Chris Woolard, who heads the accountability office at the Ohio Department of Education, does not seem concerned that marking poor communities with a “Scarlet F” on the school accountability ratings might be exacerbating the economic and racial segregation of school districts by encouraging families with means to move to an “A”-rated district: “‘These are aspirational measures that are pointing out a problem,’ Woolard said. ‘Not all kids are leaving high school ready for college or work.’ By showing districts how many kids are not meeting the state’s goals, they now know what they have to work on, Woolard said. ‘What we’re really doing here is setting expectations,’ he said. ‘There are kids that may even be graduating in high poverty areas, but we’re setting expectations that when they do so, that they are ready for college or the workforce.'”
O’Donnell reminds readers that, “Though data on graduation rates and college readiness are shown on state report cards this year, schools and districts will not be graded on them until next year.”
What nobody seems to be thinking about is what the Plain Dealer described in late December about the plight of local governments in Ohio caused by a 10-year rash of state tax cuts that have diminished funds the state has in the past allocated for essential services. While the December report focused on municipalities, the implications of state tax cuts have also affected local school districts, particularly the school districts that serve many children in poverty. “The Local Government Fund was created in 1935, as a promise to Ohioans that their support of the state’s first sales tax would mean that 40 percent of collections would come back to local governments and schools,” but in 2011, Gov. John Kasich, faced with an $8 billion shortfall, proposed a state budget that cut 25 percent of local government funding the following year and 50 percent in 2013. In 2005, former Governor Bob Taft and the legislature eliminated a tangible personal property tax on income and equipment that had helped fund municipal governments and school districts. They replaced it with a Commercial Activities Tax, which was then slashed by Governor Kasich and the legislature in 2011. Then Governor Kasich folded into his 2011 budget a controversial abolition of the estate tax. And finally at the end of 2014, Kasich and the legislature “streamlined” Ohio’s income tax, a plan that will take effect in 2016 and further reduce state funding for municipalities and school districts.

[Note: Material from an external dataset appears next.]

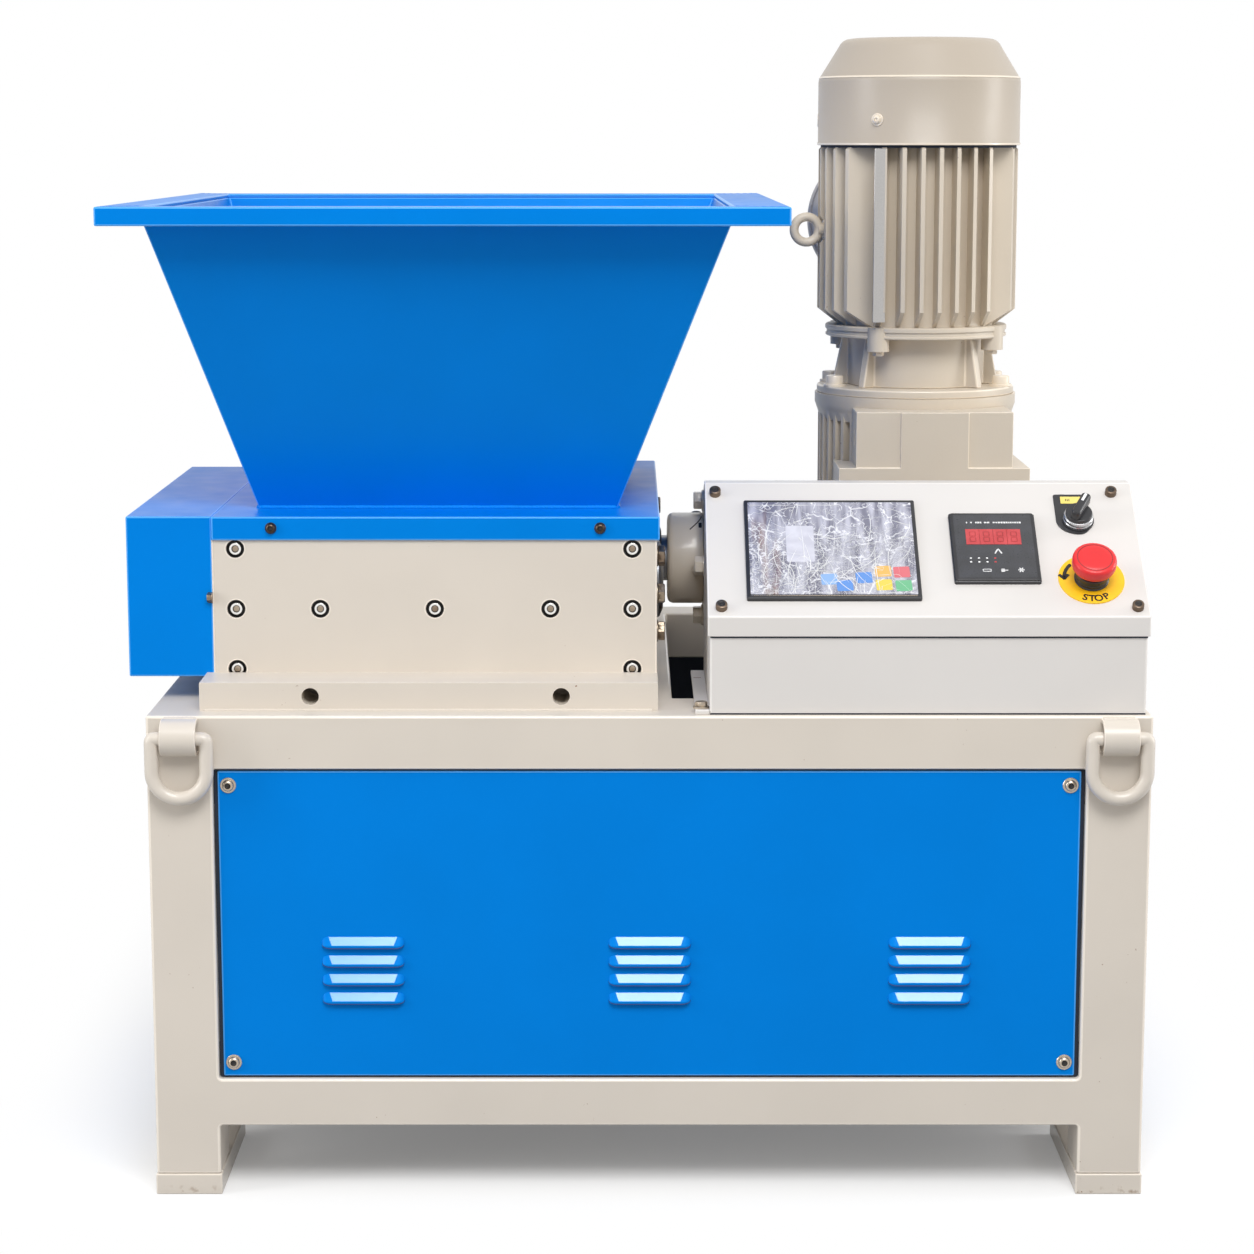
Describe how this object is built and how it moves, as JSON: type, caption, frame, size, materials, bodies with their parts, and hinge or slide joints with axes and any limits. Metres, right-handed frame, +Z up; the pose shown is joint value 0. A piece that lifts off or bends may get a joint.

According to the Center on Budget and Policy Priorities (CBPP), Ohio is one of 31 states whose funding for public education remains below the 2008, pre-recession level. CBPP explains further: “Property values fell sharply after the recession hit, making it difficult for local school districts to raise significant additional revenue through the property tax to make up for cuts in state funding… Local school districts can seek to raise property tax rates, but those increases are usually politically difficult and sometimes legally restricted.” In Ohio, which does not permit school boards to raise local tax rates without a vote of the people, the school districts that serve Ohio’s poorest children have had the most difficult time raising voted millage from households that struggle to afford the cost. CBPP reports that combined state and local funding per student in Ohio is 6.8 percent lower than it was in 2008.
Ohio’s school rating system is a classic example of blaming the victim and punishing the vulnerable. The letter “grades” for schools and school districts published on the new state report cards not only encourage families with means to move to “A-rated,” wealthy communities that have the capacity to provide ample resources for their schools, but they make it harder for poor school districts by undermining trust and making it harder to pass school levies on election day.
This blog covered the relation between poverty and measured school achievement here.
Brian Wagner says
The tests measure students, not schools. That much is correct. However, if the ratings make it harder to pass levies, that’s not necessarily a flaw in the system. Since there is no correlation between school spending and student success, the ratings flag student populations that are unlikely to benefit from passing more levies.